Ask For Stories, Not Just Star Ratings

Five bright stars look amazing, but the reviews that really sell your service are the ones that tell a small story. They show what life looked like before someone came to you, what happened during their visit and how they felt afterward.

You can gently guide this. When you ask for reviews, add a small hint such as “It helps a lot if you mention what service you used and who helped you.” That one sentence invites people to share details that feel real.

For your happiest clients, ask if they would be open to sending a slightly longer testimonial by message or email. With permission, turn that into a social post or a short case study on your site. It will read like a friend giving advice, which is exactly the tone that converts for local brands.

Build A Review Culture Inside Your Team

The real magic happens when your team sees reviews not as an extra task but as part of how you all work.

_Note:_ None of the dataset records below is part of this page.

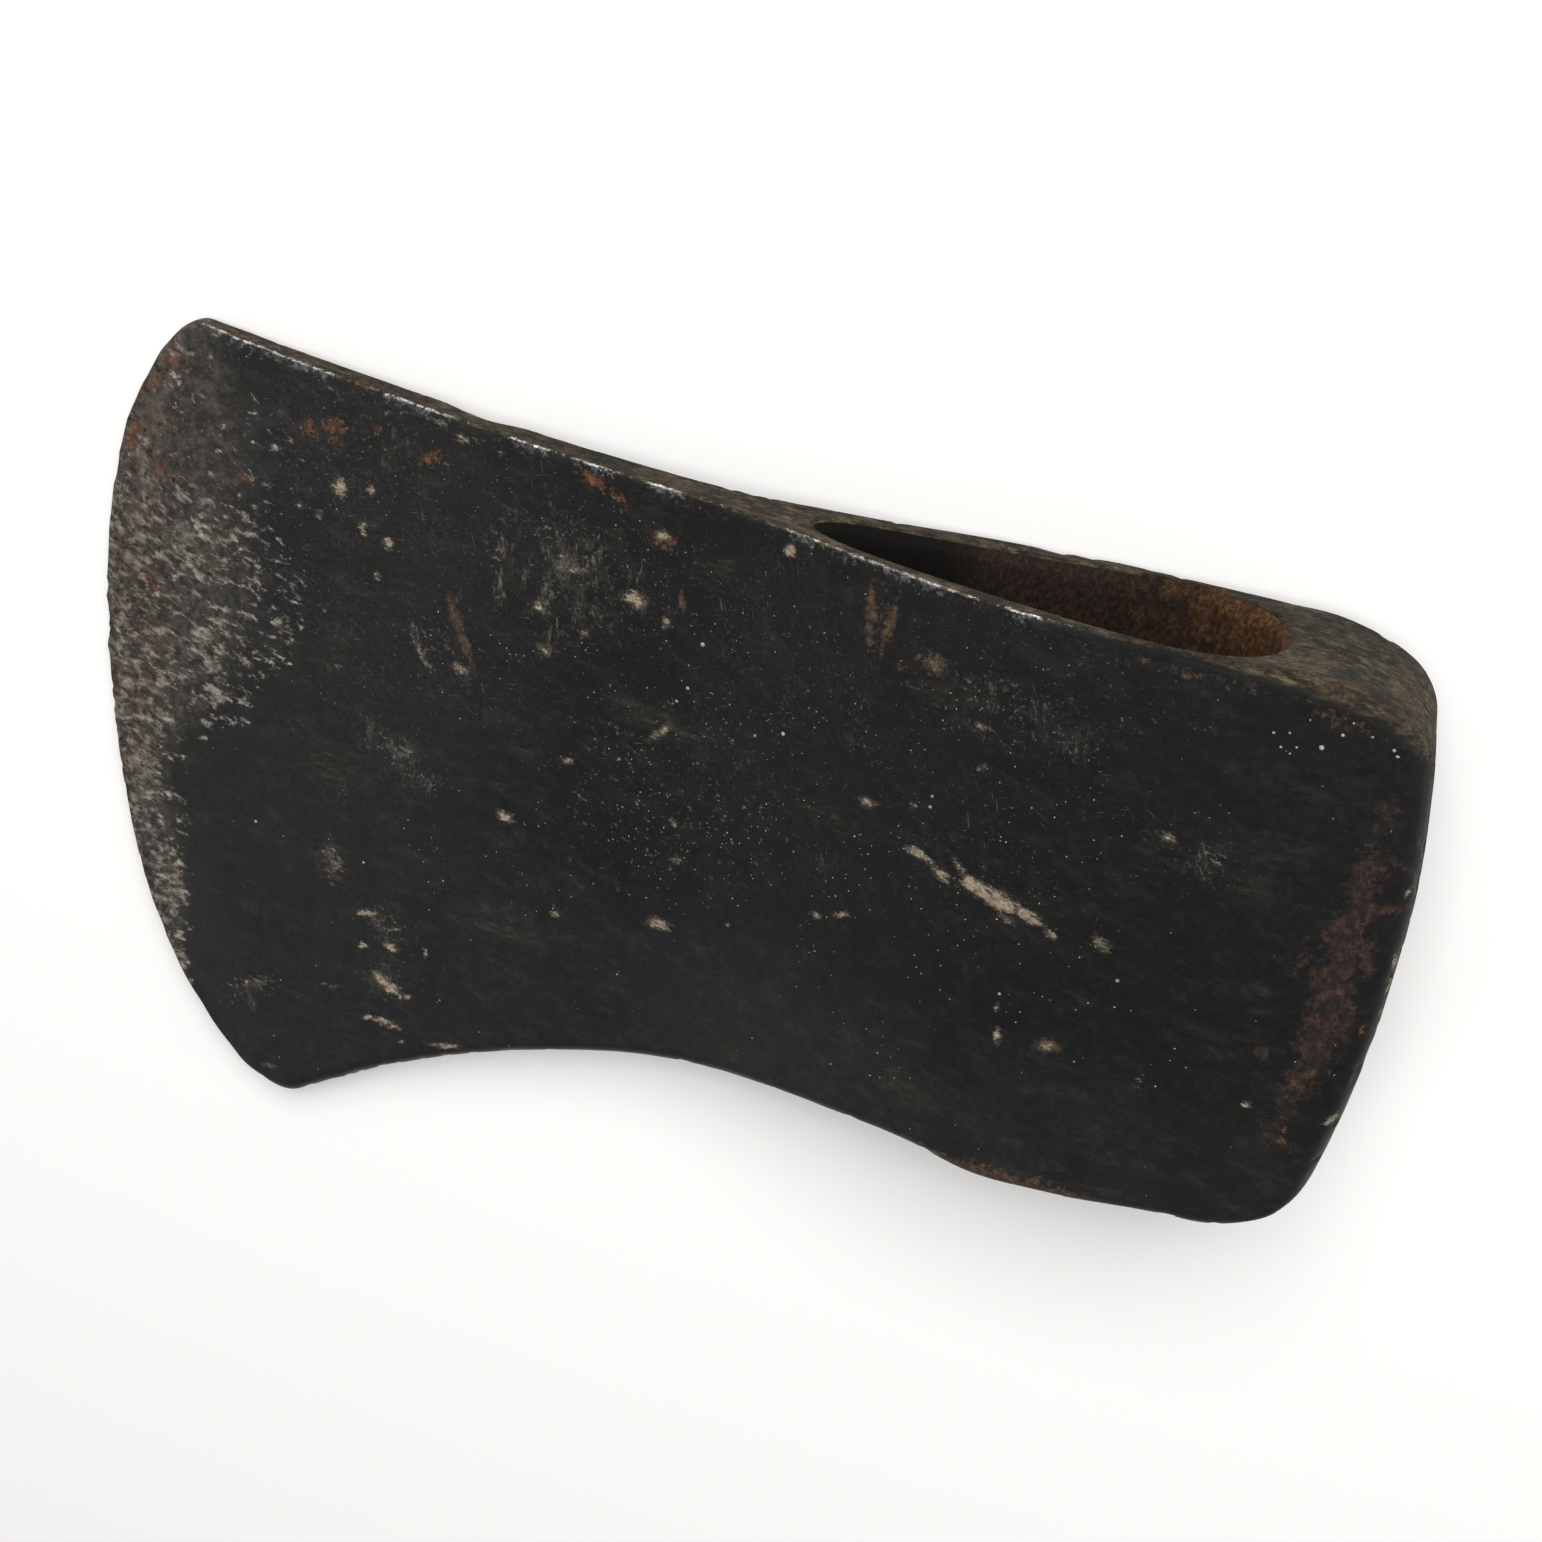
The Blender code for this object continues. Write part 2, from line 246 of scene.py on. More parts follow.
    def end_height(self, share: Array, line: Callable[[Array], Array],
                   bit_corner: Pair, poll_corner: Pair, rounds: int = 4) -> Array:
        """Finds where sections end at the top or bottom edge, with the corners taken off.

        Args:
            share: Place of each section along the head.
            line: The edge's own curve.
            bit_corner: Length and height of the corner at the bit.
            poll_corner: Length and height of the corner at the poll.
            rounds: Number of times that the height is corrected for the section's own bend.

        Returns:
            Height of each section's end.
        """
        y = line(self.section_x(share, np.zeros_like(share)))
        for _ in range(rounds):
            y = line(self.section_x(share, y))
        x = self.section_x(share, y)
        loss = corner_loss(x - self.section_x(np.zeros_like(share), y), *bit_corner)
        loss = loss + corner_loss(self.section_x(np.ones_like(share), y) - x, *poll_corner)
        return y - np.copysign(loss, y)

    def eye_reach(self, points: Array, growth: float) -> Array:
        """Says how far out from the eye's middle each point lies.

        Args:
            points: Points in the head's own axes.
            growth: How much wider than the eye the oval is that counts as 1.

        Returns:
            Share of the oval's half width, which is beyond_eye for points past its tips.
        """
        along = points[:, 0] / (self.eye_half + growth)
        inside = np.abs(along) < 1
        bulge = np.sqrt(np.where(inside, 1 - along * along, 1.0))
        wall = self.eye_half_width(np.clip(along, -1, 1) * self.eye_half) + growth * bulge
        reach = np.abs(points[:, 2] - self.eye_offset) / np.maximum(wall, 1e-6)
        return np.where(inside, reach, self.beyond_eye)


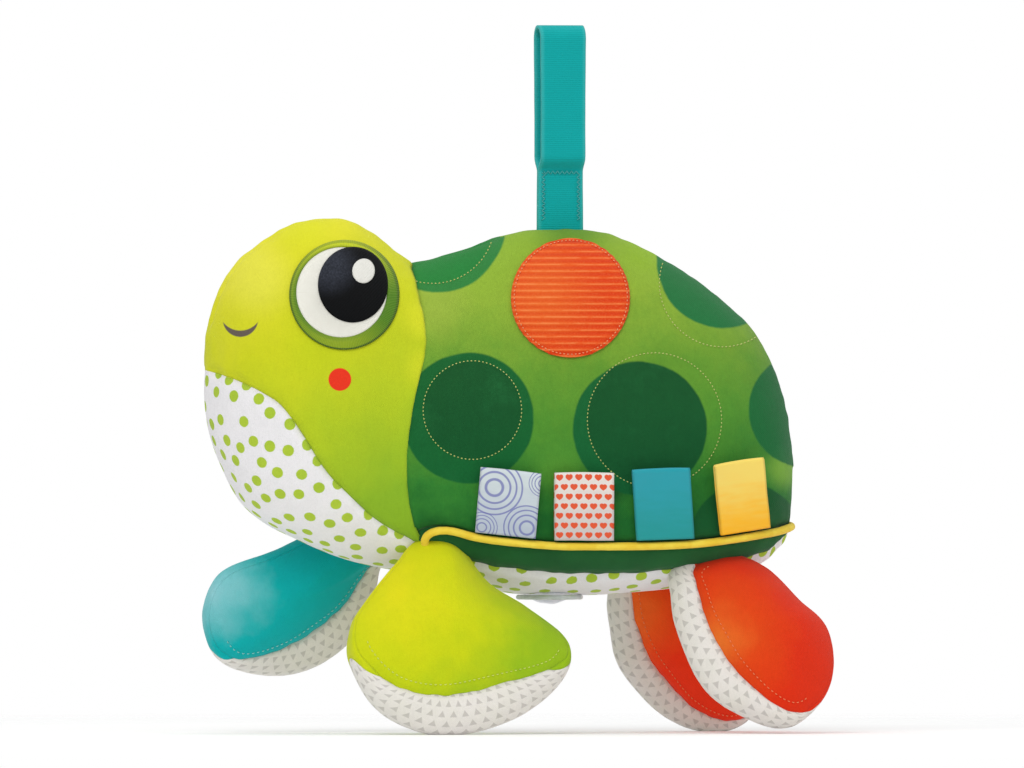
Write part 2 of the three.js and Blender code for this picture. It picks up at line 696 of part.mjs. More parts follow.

Share fresh reviews in team meetings or group chats. Celebrate the ones that mention staff members by name. When a review highlights a problem, use it as a gentle starting point to improve your systems instead of a moment to blame. You can set simple internal goals, like gathering a certain number of new reviews each month or replying to every review within a set time.

Some businesses even celebrate review milestones with small rewards, snacks or team outings when they reach a new average rating. It sounds small, but it sends a clear message. Feedback matters here.

Let Reviews Do The Quiet Selling For You

At the end of the day, building a strong review profile is not about tricks or perfect replies. It is about caring loudly in public. When you keep asking, listening, replying and improving, your stars slowly rise, your stories get stronger and more people feel safe choosing you before they ever walk through the door.

That is how reviews turn from something you fear into something you rely on, a quiet but powerful engine that keeps your local brand growing day after day while your competitors wonder why the phone suddenly rings a little less for them and a little more for you.